Eugene Henderson is rich, middle-aged, and a man of great physical strength who views himself as an utter failure. He can't escape the voice he hears crying out incessantly within him: I want ... I want ... . The problem is, he can't figure out what it is he wants! So off he goes to Africa (maybe he can find out there) where he winds up being anointed the Rain King in a remote village.
The book is absolutely astonishing in its inventiveness and creativity. It is at once philosophical, gripping and hilarious. Henderson is one of the most memorable characters I have ever had the good pleasure of meeting in literature. I was laughing out loud with sheer joy throughout the book.
Joe Barret establishes himself as one of the very best audio readers ever with this recording in my opinion (and I've listened to a lot of audiobooks over the past 25 years!) I've heard Joe Barret do Bonfire of the Vanities and also a Paul Auster novel, but here he outdoes himself. Mr. Barret virtually becomes Henderson. The man should get an award for this reading!!
Years ago I came across an abridged audio version narrated by Tom Skerrit and have been hoping for an unabridged version ever since. Thanks to Audible's Modern Vanguard Series for making it happen.
This a wonderful and inventive, fish out of water, African adventure. The novel is filled with humor and is uniquely personalized as it is told in a self deprecating, first person narrative, by a huge, middle aged man, who is keenly aware of his many faults and potential for gaffes but who can't resist seizing the moment in his huge hands and wringing everything he can from it. The choice of Joe Barrett as narrator and the style of Barrett's delivery is inspired.

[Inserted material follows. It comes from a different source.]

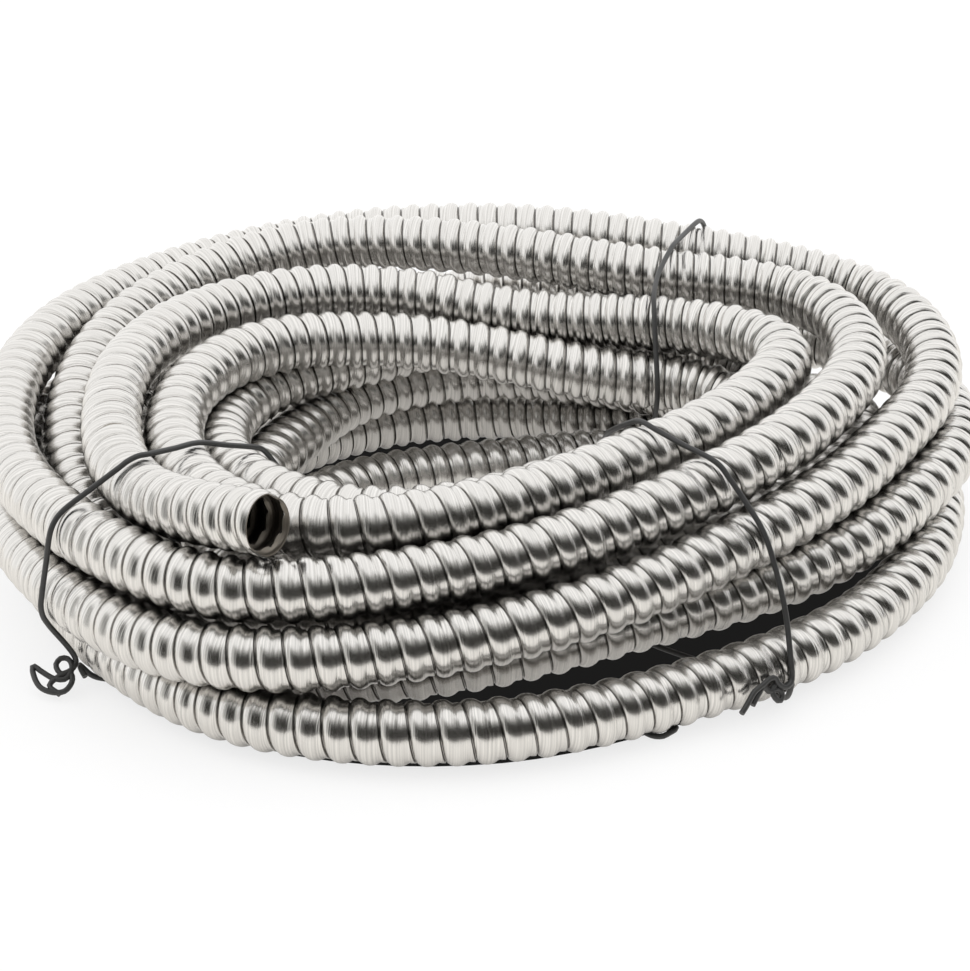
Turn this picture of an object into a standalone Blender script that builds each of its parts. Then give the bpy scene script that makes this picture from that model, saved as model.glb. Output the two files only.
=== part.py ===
"""A coil of corrugated metal flexible conduit, held by three wire ties. Metres, +Z up."""
import bpy
import bmesh
import numpy as np

# Conduit
OUTER_DIAMETER = 0.0210
WALL = 0.0020                # from the outside to the bore: the depth of the ribs
TURN_GAP = 0.0005            # air left between touching turns
OUTER_SIDES = 8
BORE_SIDES = 6
RING_SAG = 0.03              # how far a straight piece may cut inside the bend, in lanes

# Wire ties
TIE_DIAMETER = 0.0019
TIE_GAP = 0.0005             # between a tie and the conduit
TIE_SIDES = 6
TWIST_PITCH = 0.0085         # of the twisted ends of a tie

# One lane is the width that a turn takes up in the coil.
LANE = OUTER_DIAMETER + TURN_GAP
TURN_SPACING = 1.01          # least distance between the middles of two turns, in lanes
FLOOR = (OUTER_DIAMETER / 2 + TIE_GAP + TIE_DIAMETER) / LANE   # middle of a turn on the ground, in lanes
POINT_SPACING = 0.5          # along the route, in lanes

# How the conduit is laid: for each turn, how far its middle is from the axis of the coil and
# how high it lies over a turn on the ground, in lanes, at these angles in degrees.
ANGLES = (180, 210, 240, 270, 300, 330, 360, 378, 396, 420, 450, 480, 510)
FIRST_ANGLES = (410, 430, 450, 480, 510)
LAST_ANGLES = (180, 210, 226, 243)
REACH = (
    (8.75, 7.95, 7.7, 8.15, 8.2),
    (7.3, 6.95, 7.3, 6.95, 6.4, 6.75, 7.5, 8.2, 8.4, 7.1, 6.7, 7.1, 7.2),
    (6.3, 6.0, 6.1, 5.5, 5.1, 5.8, 7.4, 8.6, 8.95, 7.4, 7.1, 7.8, 8.1),
    (7.8, 7.5, 7.55, 6.1, 5.48, 5.75, 6.9, 8.25, 8.9, 6.9, 6.65, 7.85, 8.45),
    (7.8, 7.35, 7.1, 5.35, 4.8, 5.1, 5.92, 6.8, 7.15, 5.35, 5.45, 6.85, 7.4),
    (6.75, 6.2, 6.0, 4.6, 3.7, 4.0, 5.8, 6.9, 6.9, 5.3, 5.5, 5.25, 4.7),
    (4.6, 4.2, 4.6, 4.3, 3.8, 4.2, 5.7, 6.5, 6.2, 3.9, 2.85, 2.9, 3.3),
    (3.3, 3.2, 3.5, 3.3, 2.6, 2.6, 3.9, 4.9, 5.2, 5.0, 4.95, 4.7, 4.1),
    (3.95, 3.7, 3.8, 3.5, 2.9, 3.0, 4.95, 5.8, 6.0, 5.4, 4.55, 4.1, 4.6),
    (4.35, 4.15, 4.1, 3.5, 2.6, 2.6, 4.0, 5.1, 4.4, 3.0, 2.75, 3.2, 4.4),
    (4.9, 5.4, 5.7, 4.5, 3.7, 3.95, 4.7, 5.6, 4.75, 3.6, 3.7, 4.65, 5.6),
    (5.9, 6.3, 6.6, 6.7),
)
LEVEL = (
    (0, 0, 0, 0, 0),
    (0, 0, 0, 0, 0, 0, 0, 0, 0, 0, 0, 0, 0),
    (0, 0, 0.1, 0.5, 0.75, 0.85, 0.95, 1.1, 1.1, 1.5, 1.7, 1.2, 0.95),
    (0.9, 1.0, 1.0, 1.1, 1.3, 1.6, 1.7, 2.0, 2.3, 2.95, 3.1, 2.65, 2.2),
    (1.85, 1.8, 1.85, 1.92, 2.17, 2.5, 2.55, 2.55, 2.7, 2.95, 3.15, 3.0, 2.25),
    (1.3, 1.05, 1.15, 1.1, 0.9, 0.7, 0.9, 1.2, 0.9, 0.1, 0, 0, 0),
    (0, 0, 0, 0.15, 0, 0, 0, 0, 0, 0, 0, 0, 0),
    (0, 0, 0, 0, 0, 0, 0.1, 0.35, 1.0, 1.1, 1.0, 0.9, 0.8),
    (0.7, 0.9, 1.0, 1.05, 1.0, 0.9, 0.75, 1.0, 1.6, 1.95, 1.95, 1.7, 1.55),
    (1.6, 1.7, 1.8, 1.75, 1.6, 1.5, 1.45, 1.55, 1.75, 2.05, 2.25, 2.45, 2.4),
    (2.3, 2.25, 2.3, 2.4, 2.49, 2.63, 2.65, 2.65, 2.65, 2.4, 2.6, 2.9, 2.85),
    (2.8, 2.35, 2.55, 2.9),
)

# Each tie stands on a curve over the ground, given by points from the eye of the coil outwards,
# in lanes. Its twisted ends leave the loop at this height on the outside, in lanes.
TIES = {
    "tie_left": (((-3.05, -0.9), (-4.25, -2.6), (-5.3, -3.92), (-6.15, -4.25), (-6.85, -4.8)), 0.4),
    "tie_back": (((3.04, 1.3), (2.95, 3.0), (3.28, 4.36), (4.2, 6.8)), 0.8),
    "tie_front": (((2.0, -1.0), (2.1, -1.9), (2.45, -2.6), (3.25, -3.35), (4.1, -4.0), (4.55, -4.6), (4.68, -5.3)), 0.6),
}
TIE_STEP = 0.9               # longest straight piece of a tie, in lanes


def chart_points():
    points = []
    for turn, (reaches, levels) in enumerate(zip(REACH, LEVEL)):
        angles = ANGLES
        if turn == 0:
            angles = FIRST_ANGLES
        if turn == len(REACH) - 1:
            angles = LAST_ANGLES
        for angle, reach, level in zip(angles, reaches, levels):
            around = np.radians(angle)
            points.append((reach * np.cos(around), reach * np.sin(around), FLOOR + level))
    return np.array(points)


def evenly(points, spacing):
    """Points this far apart along a polyline."""
    run = np.concatenate([[0], np.cumsum(np.linalg.norm(np.diff(points, axis=0), axis=1))])
    count = int(round(run[-1] / spacing)) + 1
    at = np.linspace(0, run[-1], count)
    return np.stack([np.interp(at, run, points[:, k]) for k in range(3)], axis=1)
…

Anything read by Joe Barrett automatically makes the book better. This is an insightfull story of one mans personal journey to 'be'. Full of enlightened understand of his own faults and limitations Henderson critics his growth and maturation.
Well written. Would read again from this author.
Bellow is a thinker, and the story seems to be a platform for his ideas. That could leave you flat if Henderson wasn't such an excellent character. His travels in Africa and conversations with the few people that become his friends are really the life of the book. A few exciting sequences, but mostly an examination of life.
The reader does a great job. The voice he uses for Henderson is a very specific character choice, so much so that it puts the entire book in a certain context. I was left wondering if Henderson would have been a different man in my mind had I heard a flat reading or actually read the book.
Funny, ironic, sad and packed with philosophical musings, this book is a tour de force. No other way to put it. One of those books you can't imagine how it was conceived nor how it was written. Just amazing. Joe Barrett brings it all to life. Could be the best narration I've experienced. Very enjoyable. Bellow is amazing.
I adored this book. Joe Barrett put an awful lot into this and is incredibly consistent in his vocal characterization of the various characters. This is my first Bellow book, so others who have already been initiated will know how I felt. I was so refreshed, invigorated and moved - in many directions. Some of the philosophizing did go over my head, but it was always enjoyable, and Bellow is amazing at pacing things for the reader. I didn't realize how funny he was - for some reason I didn't pick that up in the reviews I read before buying this. But as well as laughing, roaring I should say, out loud I choked up on several occasions. I'm so excited at discovering Bellow, and I'm going straight ahead and plunging into the next one now! Don't hesitate, I just can't imagine how you won't enjoy it!
A pure pleasure to listen to; Barrett does a pitch perfect job with the title character and the multiple voices. It's a wildly strange and funny book, and Barrett captures every nuance.